Brand engagement, defined like adults
In the research world, customer or brand engagement is often framed as behavior toward a brand beyond purchase. That includes word-of-mouth, recommendations, helping other customers, reviews, and participating in brand communities.1
That “beyond purchase” clause is the whole point in B2B. By the time your CRM shows intent, the buying group has usually already formed a preference and started socializing it internally. 6sense’s 2025 buyer research makes this plain in its findings on how buyers progress through the journey and how vendor consideration forms before direct seller engagement.2
Why fandom closes the gap between attention and revenue
Engagement does not automatically equal revenue. A buyer can consume your content for months and still choose a competitor when procurement gets nervous or the buying group cannot align.
Fandom closes that gap because it turns engagement into durable behaviors inside the account:
- Identity: Choosing them says something good about us.
- Advocacy: Champions do internal selling when you are not in the room.
- Participation: Customers help shape the product, the narrative, or the community.
- Tolerance: Customers forgive a miss because trust is already banked.
This mechanism creates preference, sustains consensus, and protects renewals.
A simple model: Engagement → fandom behaviors → revenue outcomes
1) Engagement creates familiarity and shortlist gravity
Engagement builds familiarity. Familiarity builds preference. Preference earns you a spot on the shortlist, and that shortlist often forms earlier than most teams want to admit. 6sense’s buyer research is useful here because it reinforces how much of the decision journey happens before buyers engage sellers directly.2
What to do: Publish a clear point of view, show proof, and make it easy to learn without talking to sales. If your education assets require a meeting, they are not education assets. Treat top-of-model visibility as part of pipeline design.
2) Fandom creates internal consensus in messy buying groups
Buying groups are coalitions, not individuals. They stall when competing incentives turn every decision into a risk debate. Gartner reports that 74% of B2B buyer teams demonstrate unhealthy conflict during the decision process.3
Fandom helps because it arms your champion with language, evidence, and social cover. It gives them a story that travels, proof that holds up under scrutiny, and examples of peers who made the same choice and lived to tell the tale.
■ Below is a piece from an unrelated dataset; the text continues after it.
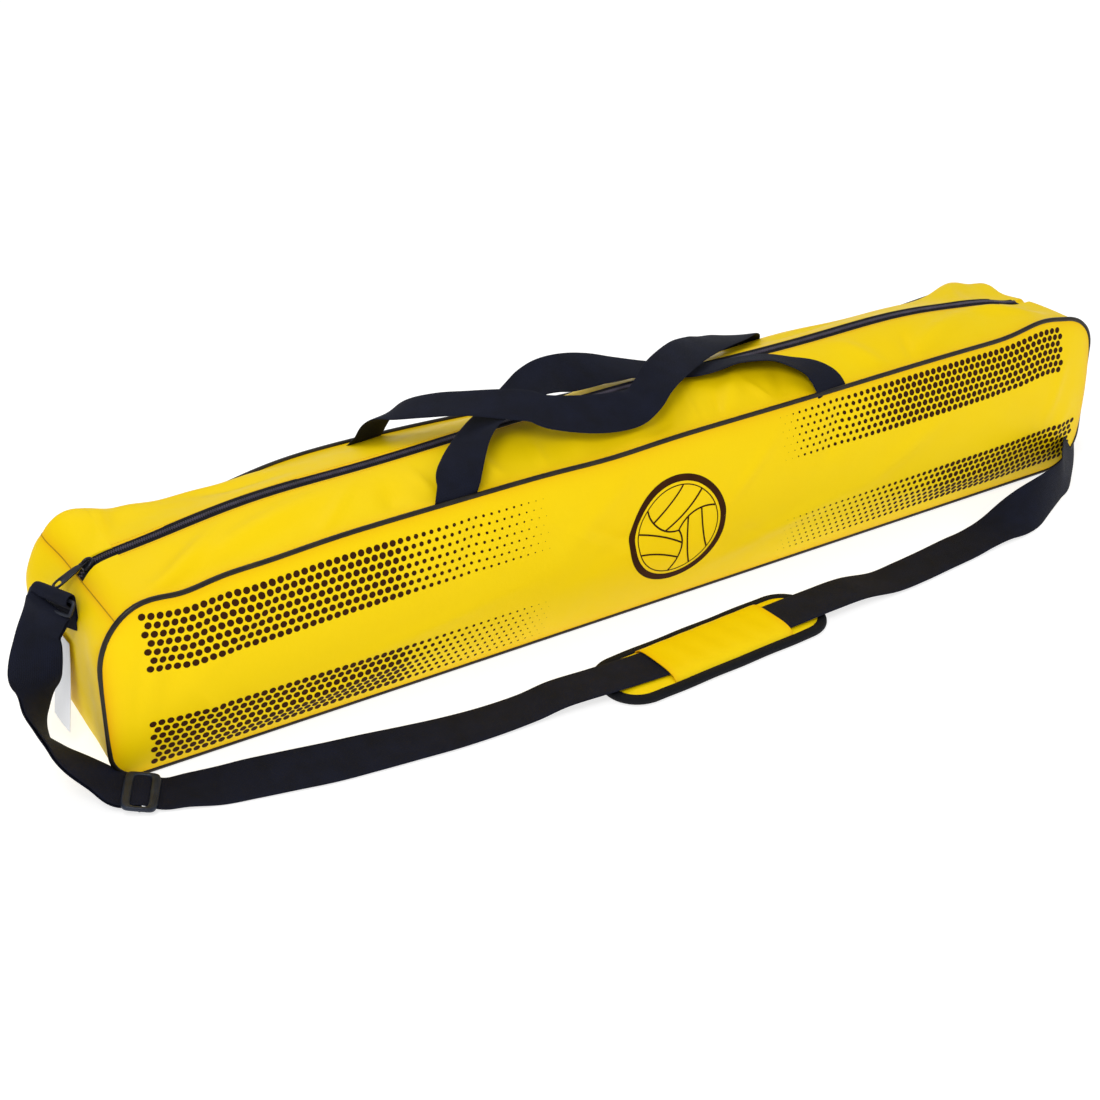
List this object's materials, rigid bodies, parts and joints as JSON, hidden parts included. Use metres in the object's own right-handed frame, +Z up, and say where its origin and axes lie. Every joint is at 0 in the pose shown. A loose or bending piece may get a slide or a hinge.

What to do: Build a champion kit that moves inside the account. Keep it tight: one-page narrative, ROI snapshot, and customer proof mapped to skeptic roles. Keep language consistent so your brand memory survives internal retelling.
3) Fandom makes thought leadership work harder with hidden buyers
Your content is not just top of funnel. It is consensus fuel, especially for stakeholders who rarely want a sales conversation and still have veto power.
Edelman’s B2B thought leadership research highlights the role of stakeholders who can stall decisions and the way strong thought leadership can help internal advocates persuade others.4
What to do: Write for the hidden buyer’s objections, not the end user’s excitement. If procurement, security, or finance cannot repeat your logic, your champion is doing unpaid labor. Build repeat exposure through organic social media memory systems.
4) Fandom increases retention by making momentum visible
Retention is not only product performance. It is perceived progress.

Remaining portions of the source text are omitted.